#### MATERIAL

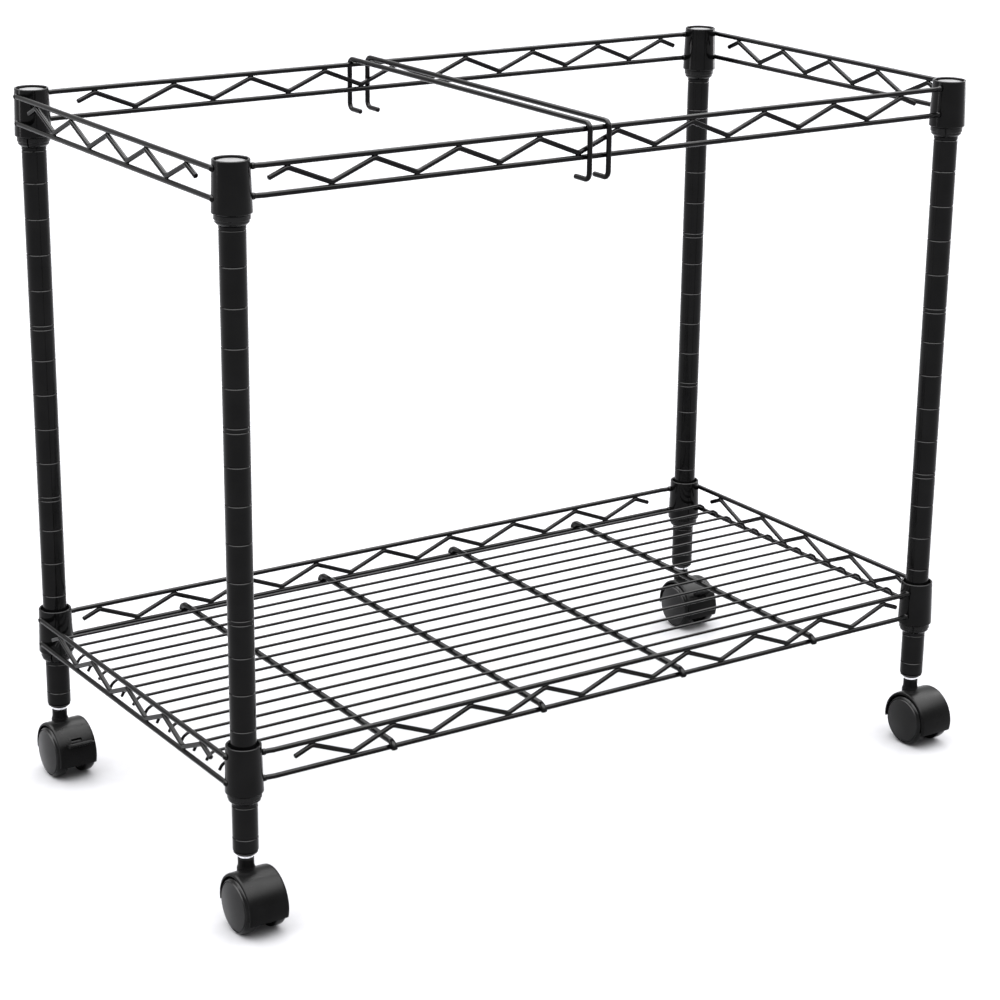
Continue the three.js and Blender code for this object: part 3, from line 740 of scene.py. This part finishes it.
def make_hood(corner):
    """Curved shell over both wheels, with the web between them and the neck on top."""
    node = f"caster_hood_{corner}"
    hub = Vector(centre_of(f"caster_axle_{corner}"))
    post = centre_of(f"post_{corner}")
    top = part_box(node)[1].z
    front, back = HOOD_ANGLES
    shoulder = [(HOOD_INNER, HOOD_MOUTH_HALF), *[(r * MM, w) for r, w in HOOD_SHOULDER]]
    profile = [(r, -w * MM) for r, w in shoulder] + [(r, w * MM) for r, w in reversed(shoulder)]
    shell = Shape().turned(profile, hub, axis="X", segments=SEGMENTS["hood"],
                           start=math.radians(180 - back), sweep=math.radians(back - front))
    span = back - front - 2 * WEB_INSET
    arc = [around(hub, HOOD_INNER + WEB_OVERLAP, front + WEB_INSET + span * k / WEB_STEPS)
           for k in range(WEB_STEPS + 1)]
    foot = [around(hub, WEB_FOOT["radius"], angle) for angle in WEB_FOOT["angles"]]
    web = Shape().prism(arc + foot, hub.x, WEB_HALF)
    bore = Shape().turned([(0, -AXLE_BORE_HALF), (AXLE_BORE, -AXLE_BORE_HALF),
                           (AXLE_BORE, AXLE_BORE_HALF), (0, AXLE_BORE_HALF)],
                          hub, axis="X", segments=SEGMENTS["bore"])
    pintle = PINTLE_RADIUS + GAP
    cutters = [Shape().turned(
        [(0, 0), (pintle, 0), (pintle, PINTLE_ROOM), (0, PINTLE_ROOM)],
        (post.x, post.y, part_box(f"caster_stem_{corner}")[0].z - GAP), segments=SEGMENTS["bore"])]
    if corner in LEVER_ANGLES:
        cutters += lever_cutters(hub)
    shape = shell.carved(*cutters).joined(web.carved(bore, *cutters))
    neck = Shape().turned([
        (pintle, NECK_FILLET[0][1] * MM),
        *[(NECK_RADIUS + wider * MM, z * MM) for wider, z in NECK_FILLET],
        (NECK_RADIUS, top - NECK_EDGE), (NECK_RADIUS - NECK_EDGE, top), (pintle, top),
    ], (post.x, post.y, 0), segments=SEGMENTS["neck"])
    piece(node, shape.joined(neck), "hood_plastic", f"caster_{corner}")


def make_axle(corner):
    """Steel pin through the web, with an edge broken at each end."""
    node = f"caster_axle_{corner}"
    low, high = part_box(node)
    half, radius = (high.x - low.x) / 2, (high.z - low.z) / 2
    edge = AXLE_EDGE
    profile = [(0, -half), (radius - edge, -half), (radius, edge - half),
               (radius, half - edge), (radius - edge, half), (0, half)]
    shape = Shape().turned(profile, centre_of(node), axis="X", segments=SEGMENTS["axle"])
    piece(node, shape, "zinc", f"caster_{corner}")


def make_wheel(side, corner):
    """Wheel with a rounded tread and a stepped, slightly domed outer disc."""
    node = f"caster_wheel_{side}_{corner}"
    hub = centre_of(f"caster_axle_{corner}")
    out = -1 if side == "left" else 1
    bore_from, bore_to = WHEEL_BORE["from"], WHEEL_BORE["to"]
    across = [*WHEEL_RIM, *WHEEL_DISC, (0, bore_to)]
    turned = [(AXLE_BORE, out * bore_from * MM),
              *[(r * MM, out * w * MM) for r, w in across],
              (AXLE_BORE, out * bore_to * MM)]
    shape = Shape().turned(turned, hub, axis="X", segments=SEGMENTS["wheel"])
    wheel = piece(node, shape, "wheel_plastic", f"wheel_{side}_{corner}")
    # faces past TREAD_FROM take the darker tread material, which includes painted shade from the
    # gap under the hood's rim
    wheel.data.materials.append(DARK_SHADED_TREAD)
    for face in wheel.data.polygons:
        if math.hypot(face.center.y - hub.y, face.center.z - hub.z) > TREAD_FROM:
            face.material_index = 1


def make_lever(corner):
    """Arm on a pin, with a ribbed pedal at its end."""
    node = f"brake_lever_{corner}"
    hub = centre_of(f"caster_axle_{corner}")
    pivot = lever_pivot(hub)
    angle = math.radians(LEVER_ANGLES[corner])
    along = Vector((0, -math.cos(angle), math.sin(angle)))
    upward = Vector((0, math.sin(angle), math.cos(angle)))

    def outline(points):
        spots = [pivot + along * u + upward * v for u, v in points]
        return [(spot.y, spot.z) for spot in spots]

    t = PEDAL["thick"] / 2
    tip = PEDAL["taper"] * t
    arm_end = PEDAL["end"] - ARM["short"]
    arm = Shape().prism(outline([(0, -t), (arm_end, -t), (arm_end, t), (0, t)]),
                        hub.x, LEVER_HALF)
    pedal = Shape().prism(outline([(PEDAL["start"], -t), (PEDAL["end"], -tip),
                                   (PEDAL["end"], tip), (PEDAL["start"], t)]),
                          hub.x, PEDAL["half"])
    shape = arm.softened(ARM["edge"]).joined(pedal.softened(PEDAL["edge"]))
    eye = [(0, -LEVER_HALF), (LEVER_EYE, -LEVER_HALF), (LEVER_EYE, LEVER_HALF), (0, LEVER_HALF)]
    pin, half = TRUNNION["radius"], TRUNNION["half"]
    shape.turned(eye, pivot, axis="X", segments=SEGMENTS["lever_eye"])
    shape.turned([(0, -half), (pin, -half), (pin, half), (0, half)], pivot, axis="X",
                 segments=SEGMENTS["lever_pin"])
    for k in range(RIDGES["count"]):
        outward = PEDAL["start"] + (RIDGES["first"] + RIDGES["pitch"] * k) * MM
        spot = pivot + along * outward + upward * (RIDGES["height"] * t)
        ridge = [(spot.x - PEDAL["half"] + RIDGES["inset"], spot.y, spot.z),
                 (spot.x + PEDAL["half"] - RIDGES["inset"], spot.y, spot.z)]
        shape.tube(ridge, RIDGES["radius"], (0, 0, 1), sides=RIDGES["sides"])
    piece(node, shape, "hood_plastic", f"brake_{corner}")


for corner in CORNERS:
    make_post(corner)
    make_cap(corner)
    make_insert(corner)
    make_stem(corner)
    make_hood(corner)
    make_axle(corner)
    for level in ("top", "shelf"):
        make_sleeve(level, corner)
    for side in ("left", "right"):
        make_wheel(side, corner)
for corner in LEVER_ANGLES:
    make_lever(corner)
for level in ("top", "shelf"):
    for side in ("front", "back"):
        make_long_truss(level, side)
    for side in ("left", "right"):
        make_side_frame(level, side)
make_deck()
for side in ("left", "right"):
    make_rod(side)


# ---- floor, light, camera -----------------------------------------------------------
FLOOR_HALF = 40.0
floor_data = bpy.data.meshes.new("floor")
floor_data.from_pydata(
    [(-FLOOR_HALF, -FLOOR_HALF, 0), (FLOOR_HALF, -FLOOR_HALF, 0),
     (FLOOR_HALF, FLOOR_HALF, 0), (-FLOOR_HALF, FLOOR_HALF, 0)], [], [(0, 1, 2, 3)])
floor = bpy.data.objects.new("floor", floor_data)
bpy.context.collection.objects.link(floor)
paper = finish("floor_paper", (0.150, 0.158), (0.85, 0.95), 1.05, 300, 0.02)
floor_data.materials.append(paper)

# a soft dome: even near the horizon, and brighter overhead
DOME_HEIGHTS = (0.45, 0.90)          # sines of the heights where it starts and stops rising
DOME_STRENGTHS = (1.05, 15.0)

world = bpy.data.worlds.new("studio")
bpy.context.scene.world = world
world.use_nodes = True
backdrop = world.node_tree.nodes["Background"]
backdrop.inputs["Color"].default_value = (1, 1, 1, 1)
direction = world.node_tree.nodes.new("ShaderNodeTexCoord")
height = world.node_tree.nodes.new("ShaderNodeSeparateXYZ")
dome = world.node_tree.nodes.new("ShaderNodeMapRange")
dome.interpolation_type = "SMOOTHSTEP"
for end, start_height, strength in zip(("Min", "Max"), DOME_HEIGHTS, DOME_STRENGTHS):
    dome.inputs[f"From {end}"].default_value = start_height
    dome.inputs[f"To {end}"].default_value = strength
world.node_tree.links.new(direction.outputs["Generated"], height.inputs["Vector"])
world.node_tree.links.new(height.outputs["Z"], dome.inputs["Value"])
world.node_tree.links.new(dome.outputs["Result"], backdrop.inputs["Strength"])

LIGHT_AIM = Vector((0, 0, 0.25))
LIGHTS = {                           # place, size across and up, watts
    "overhead": ((0.1, 0.5, 2.3), (1.2, 0.9), 14),
    "side_left": ((-2.4, 1.0, 1.0), (0.5, 1.8), 22),
    "side_right": ((2.4, 0.4, 1.0), (0.5, 1.8), 20),
}
for name, (spot, size, power) in LIGHTS.items():
    data = bpy.data.lights.new(name, "AREA")
    data.shape = "RECTANGLE"
    data.size, data.size_y = size
    data.energy = power
    light = bpy.data.objects.new(name, data)
    bpy.context.collection.objects.link(light)
    light.location = spot
    aim = LIGHT_AIM - Vector(spot)
    light.rotation_euler = aim.to_track_quat("-Z", "Y").to_euler()

CAMERA_SPOT = Vector((-1.0149, -1.5208, 0.8135))
CAMERA_YAW = math.radians(33.66)
CAMERA_PITCH = math.radians(18.45)
CAMERA_ROLL = math.radians(0.66)
CAMERA_LENS = 94.5
CAMERA_SENSOR = 36
CAMERA_FAR = 200
forward = Vector((math.cos(CAMERA_PITCH) * math.sin(CAMERA_YAW),
                  math.cos(CAMERA_PITCH) * math.cos(CAMERA_YAW), -math.sin(CAMERA_PITCH)))
level_right = Vector((math.cos(CAMERA_YAW), -math.sin(CAMERA_YAW), 0))
level_up = level_right.cross(forward)
right = level_right * math.cos(CAMERA_ROLL) + level_up * math.sin(CAMERA_ROLL)
up = level_up * math.cos(CAMERA_ROLL) - level_right * math.sin(CAMERA_ROLL)
camera_data = bpy.data.cameras.new("camera")
camera_data.lens = CAMERA_LENS
camera_data.sensor_width = CAMERA_SENSOR
camera_data.clip_end = CAMERA_FAR
camera = bpy.data.objects.new("camera", camera_data)
bpy.context.collection.objects.link(camera)
turn = Matrix((right, up, -forward)).transposed()
camera.matrix_world = Matrix.Translation(CAMERA_SPOT) @ turn.to_4x4()
bpy.context.scene.camera = camera
bpy.context.scene.view_settings.view_transform = "Standard"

########

== EXERCISE DIRECTIONS ==
Report the number of lines in the listing that include the string "scene"; give nothing but the number.

== EXERCISE SOLUTION ==
4